◆ Collected material:
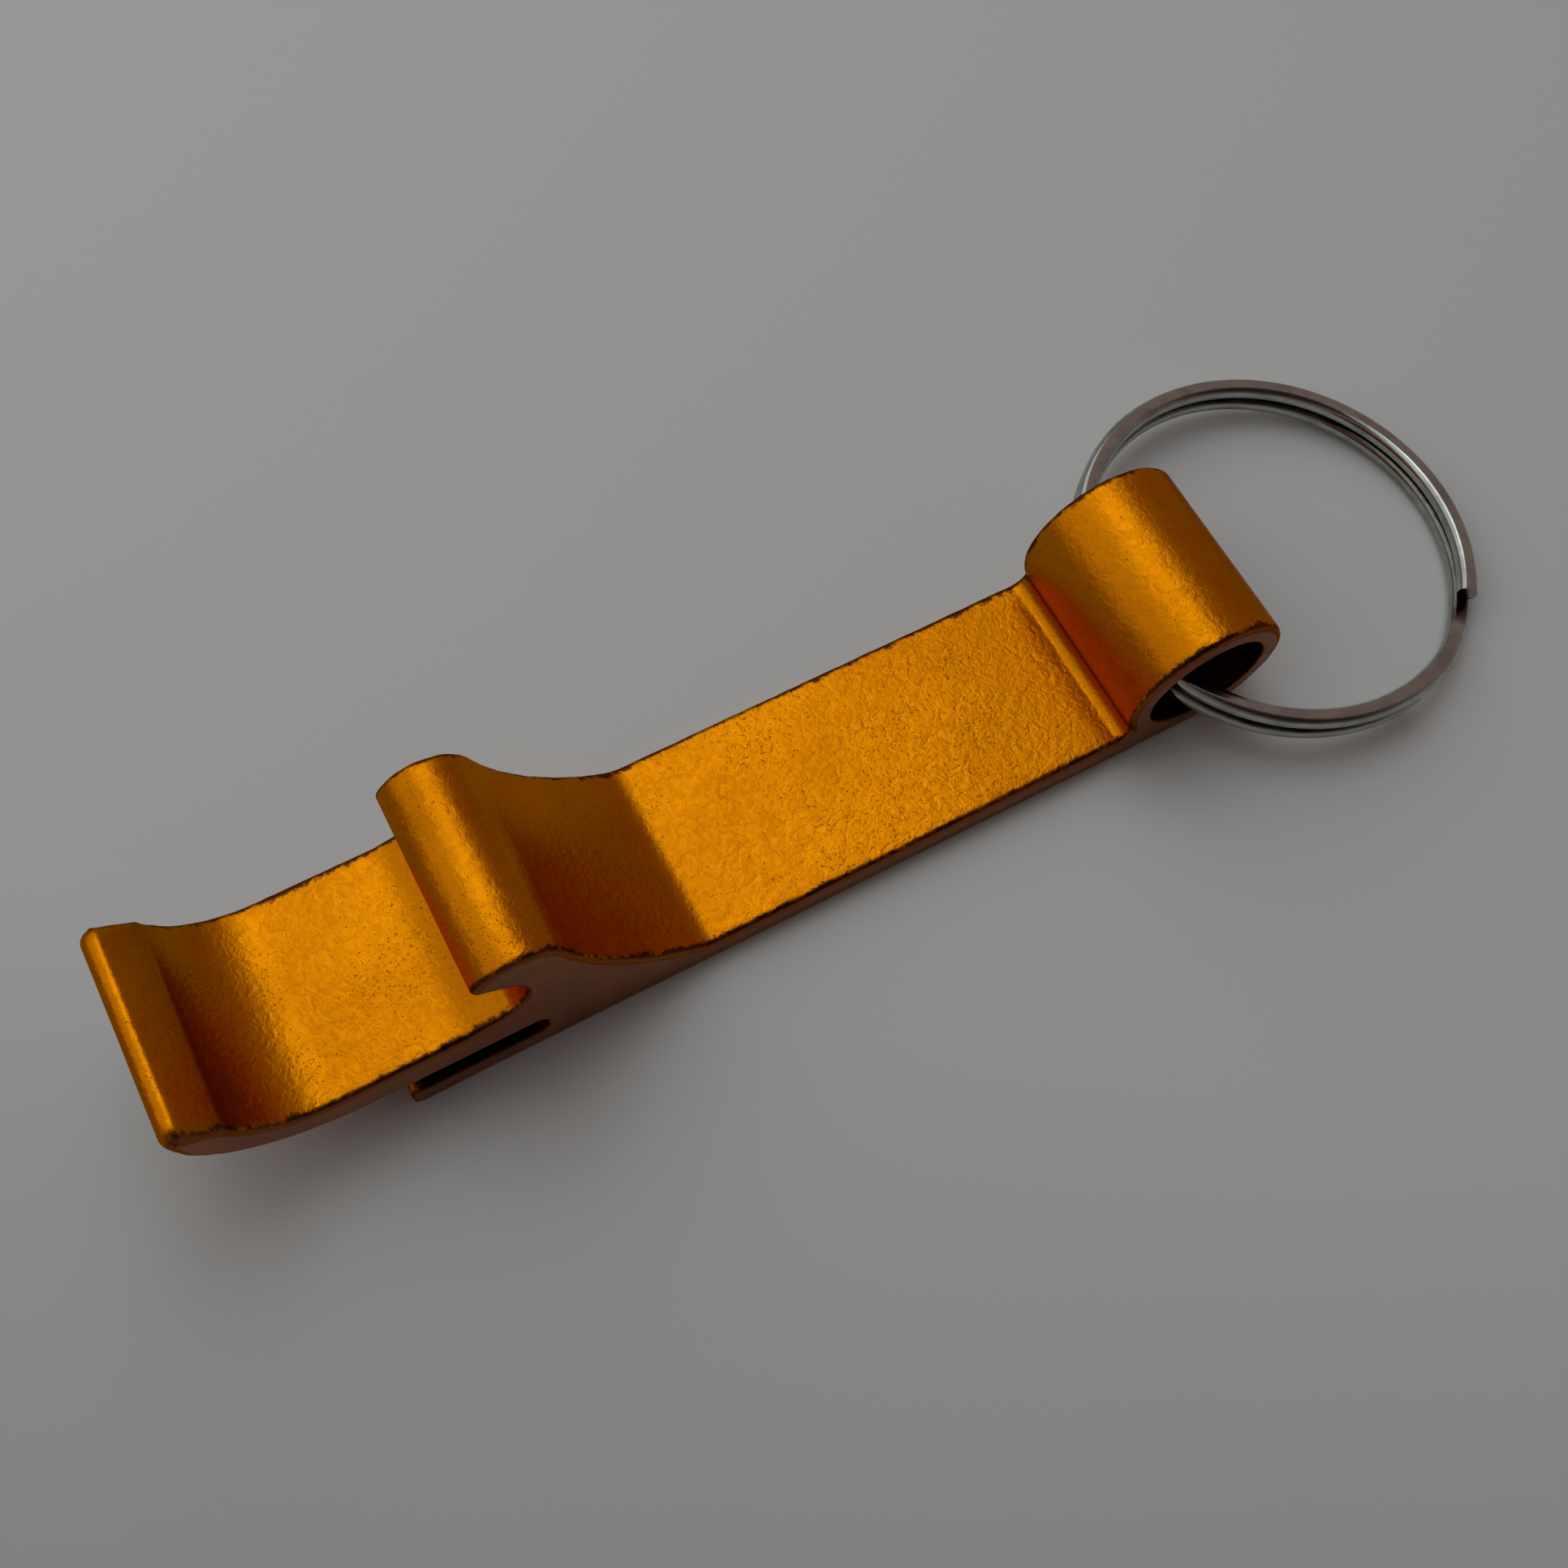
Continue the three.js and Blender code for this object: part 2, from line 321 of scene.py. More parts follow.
def makeWire(look):
    material, tree, shader, place = newFinish("nickel_wire")
    fromGap = addNode(tree, "ShaderNodeAttribute", attribute_name="fromGap").outputs["Fac"]
    cloud = noise(tree, place, 1 / (look["cloudSize"] * mm), 4, 0.6)
    fine = noise(tree, place, 1 / (look["grainSize"] * mm), 3, 0.6)
    plate = mixColours(tree, remap(tree, cloud, 0.35, 0.65), look["bright"], look["dull"])
    # darker towards the gap between the coils, along a ragged line
    ragged = calc(tree, "MULTIPLY", calc(tree, "SUBTRACT", cloud, 0.5), look["nearGapRagged"])
    nearGapMask = remap(tree, calc(tree, "ADD", fromGap, ragged), *look["nearGapReach"])
    tree.links.new(mixColours(tree, nearGapMask, plate, look["nearGapColour"]), shader.inputs["Base Color"])
    tree.links.new(remap(tree, cloud, 0.3, 0.7, *look["roughness"]), shader.inputs["Roughness"])
    tree.links.new(bump(tree, fine, look["grainDepth"] * mm), shader.inputs["Normal"])
    shader.inputs["Metallic"].default_value = 1
    layOut(tree)
    return material


skin = makeSkin(skinFinish)
sawnFace = makeSawnFace(sawnFinish)
nickel = makeWire(wireFinish)
print("finishes made")


# One aluminium extrusion, sawn off square and tumbled. Sizes are in millimetres and degrees.
opener = {
    "handleThickness": 2.0,
    "hookFromEye": 42.15,
    "mouthLength": 10.3,
    "boreDiameter": 7.3,
    "eyeWall": 1.35,
    "eyeFillet": 0.8,
    "hookHeight": 13.6,
    "crownRadius": 2.75,
    "crownAngles": (32, 148),
    "noseRounding": 0.45,
    "notchRadius": 2.3,
    "notchSetBack": 2.1,
    "notchDrop": 1.85,
    "notchAngles": (60, -40),
    "notchFootFillet": 1.0,
    "footSlope": 15.6,
    "footReach": 3.4,
    "footBlend": 5.0,
    "rampRadius": 19.0,
    "rampFillet": 2.0,
    "rampSteepness": 71.0,
    "creaseBehindCrown": 2.65,
    "creaseBelowTop": 1.9,
    "plateThickness": 2.55,
    "lipHeight": 12.1,
    "lipInnerRadius": 5.1,
    "lipInnerSweep": 78.0,
    "lipLandSlope": 46.0,
    "lipLandRounding": 0.45,
    "lipOuterRounding": 0.8,
    "tipRadius": 8.5,
    "tipCurlLead": 0.7,
    "tongueThickness": 1.7,
    "tongueRounding": 0.6,
    "tongueOverhang": 7.35,
    "slotHeight": 2.0,
    "slotDepth": 8.0,
    "slotRounding": 0.7,
    "edgeRounding": 0.4,  # tumbled edges along both sawn faces
    "boreEdge": 0.14,  # the same edge where the tumbling hardly reached
    "notchEdge": 0.22,
    "slotEdge": 0.16,
    "slotEdgeLead": 1.0,  # the slot's edge starts this far before the tongue's tip
    "tongueEdgeReach": 2.0,  # and gives way this far behind it, underneath
    "tipEdge": 0.95,  # the lip's corners, worn round
    "boreShade": 0.86,  # how dark the painted shade is in each hollow and crease, from 0 to 1
    "curlShade": 0.38,
    "eyeFootShade": 0.22,
    "eyeFootFrom": 120.0,  # degrees round the eye, where the painted shade on its wall starts
    "creaseShade": 0.85,
    "creaseSweep": 22.0,
    "slotShadeFrom": 0.4,  # where the painted shade starts, behind the tongue's tip, on the slot's roof and on the tongue
    "tongueShadeFrom": 0.9,
    "edgeSpread": 9,  # outline points over which one edge size runs into the next
    "spacing": 0.22,  # between outline points
    "closest": 0.0275,  # points nearer than this are left out
    "chordError": 0.0015,
    "edgeSteps": 7,
    "wallSteps": 30,
    "unevenness": 0.16,  # of the edge rounding
    "unevennessSize": 0.9,
    "sidesApart": 10.0,  # between where the two edges read the noise, so that they differ
    "wobble": 0.035,  # of the walls
    "wobbleSize": 3.5,
    "seed": 4.0,
}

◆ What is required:
Give back the whole listing, word for word.

◆ Output for this exercise:
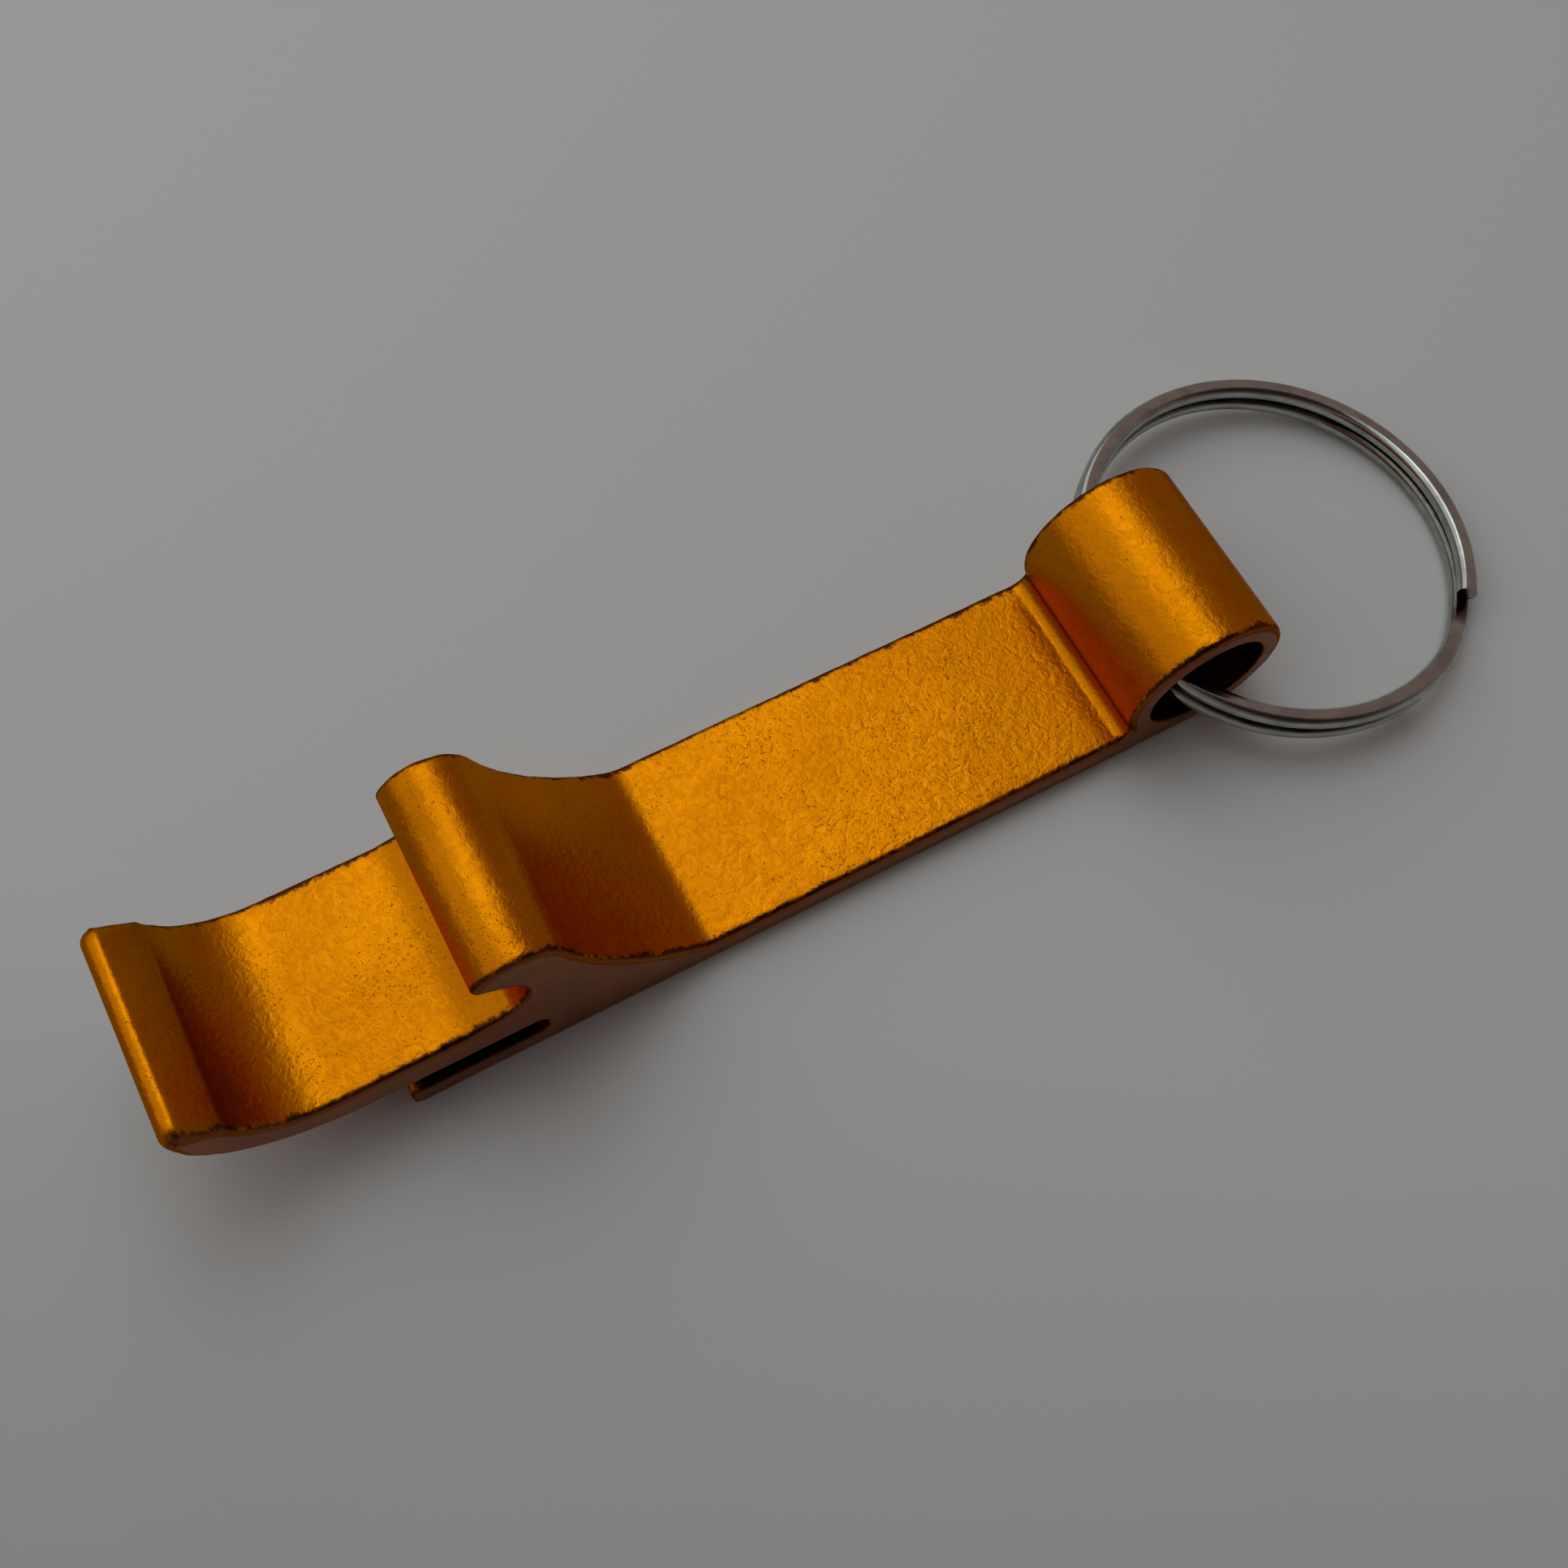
Continue the three.js and Blender code for this object: part 2, from line 321 of scene.py. More parts follow.
def makeWire(look):
    material, tree, shader, place = newFinish("nickel_wire")
    fromGap = addNode(tree, "ShaderNodeAttribute", attribute_name="fromGap").outputs["Fac"]
    cloud = noise(tree, place, 1 / (look["cloudSize"] * mm), 4, 0.6)
    fine = noise(tree, place, 1 / (look["grainSize"] * mm), 3, 0.6)
    plate = mixColours(tree, remap(tree, cloud, 0.35, 0.65), look["bright"], look["dull"])
    # darker towards the gap between the coils, along a ragged line
    ragged = calc(tree, "MULTIPLY", calc(tree, "SUBTRACT", cloud, 0.5), look["nearGapRagged"])
    nearGapMask = remap(tree, calc(tree, "ADD", fromGap, ragged), *look["nearGapReach"])
    tree.links.new(mixColours(tree, nearGapMask, plate, look["nearGapColour"]), shader.inputs["Base Color"])
    tree.links.new(remap(tree, cloud, 0.3, 0.7, *look["roughness"]), shader.inputs["Roughness"])
    tree.links.new(bump(tree, fine, look["grainDepth"] * mm), shader.inputs["Normal"])
    shader.inputs["Metallic"].default_value = 1
    layOut(tree)
    return material


skin = makeSkin(skinFinish)
sawnFace = makeSawnFace(sawnFinish)
nickel = makeWire(wireFinish)
print("finishes made")


# One aluminium extrusion, sawn off square and tumbled. Sizes are in millimetres and degrees.
opener = {
    "handleThickness": 2.0,
    "hookFromEye": 42.15,
    "mouthLength": 10.3,
    "boreDiameter": 7.3,
    "eyeWall": 1.35,
    "eyeFillet": 0.8,
    "hookHeight": 13.6,
    "crownRadius": 2.75,
    "crownAngles": (32, 148),
    "noseRounding": 0.45,
    "notchRadius": 2.3,
    "notchSetBack": 2.1,
    "notchDrop": 1.85,
    "notchAngles": (60, -40),
    "notchFootFillet": 1.0,
    "footSlope": 15.6,
    "footReach": 3.4,
    "footBlend": 5.0,
    "rampRadius": 19.0,
    "rampFillet": 2.0,
    "rampSteepness": 71.0,
    "creaseBehindCrown": 2.65,
    "creaseBelowTop": 1.9,
    "plateThickness": 2.55,
    "lipHeight": 12.1,
    "lipInnerRadius": 5.1,
    "lipInnerSweep": 78.0,
    "lipLandSlope": 46.0,
    "lipLandRounding": 0.45,
    "lipOuterRounding": 0.8,
    "tipRadius": 8.5,
    "tipCurlLead": 0.7,
    "tongueThickness": 1.7,
    "tongueRounding": 0.6,
    "tongueOverhang": 7.35,
    "slotHeight": 2.0,
    "slotDepth": 8.0,
    "slotRounding": 0.7,
    "edgeRounding": 0.4,  # tumbled edges along both sawn faces
    "boreEdge": 0.14,  # the same edge where the tumbling hardly reached
    "notchEdge": 0.22,
    "slotEdge": 0.16,
    "slotEdgeLead": 1.0,  # the slot's edge starts this far before the tongue's tip
    "tongueEdgeReach": 2.0,  # and gives way this far behind it, underneath
    "tipEdge": 0.95,  # the lip's corners, worn round
    "boreShade": 0.86,  # how dark the painted shade is in each hollow and crease, from 0 to 1
    "curlShade": 0.38,
    "eyeFootShade": 0.22,
    "eyeFootFrom": 120.0,  # degrees round the eye, where the painted shade on its wall starts
    "creaseShade": 0.85,
    "creaseSweep": 22.0,
    "slotShadeFrom": 0.4,  # where the painted shade starts, behind the tongue's tip, on the slot's roof and on the tongue
    "tongueShadeFrom": 0.9,
    "edgeSpread": 9,  # outline points over which one edge size runs into the next
    "spacing": 0.22,  # between outline points
    "closest": 0.0275,  # points nearer than this are left out
    "chordError": 0.0015,
    "edgeSteps": 7,
    "wallSteps": 30,
    "unevenness": 0.16,  # of the edge rounding
    "unevennessSize": 0.9,
    "sidesApart": 10.0,  # between where the two edges read the noise, so that they differ
    "wobble": 0.035,  # of the walls
    "wobbleSize": 3.5,
    "seed": 4.0,
}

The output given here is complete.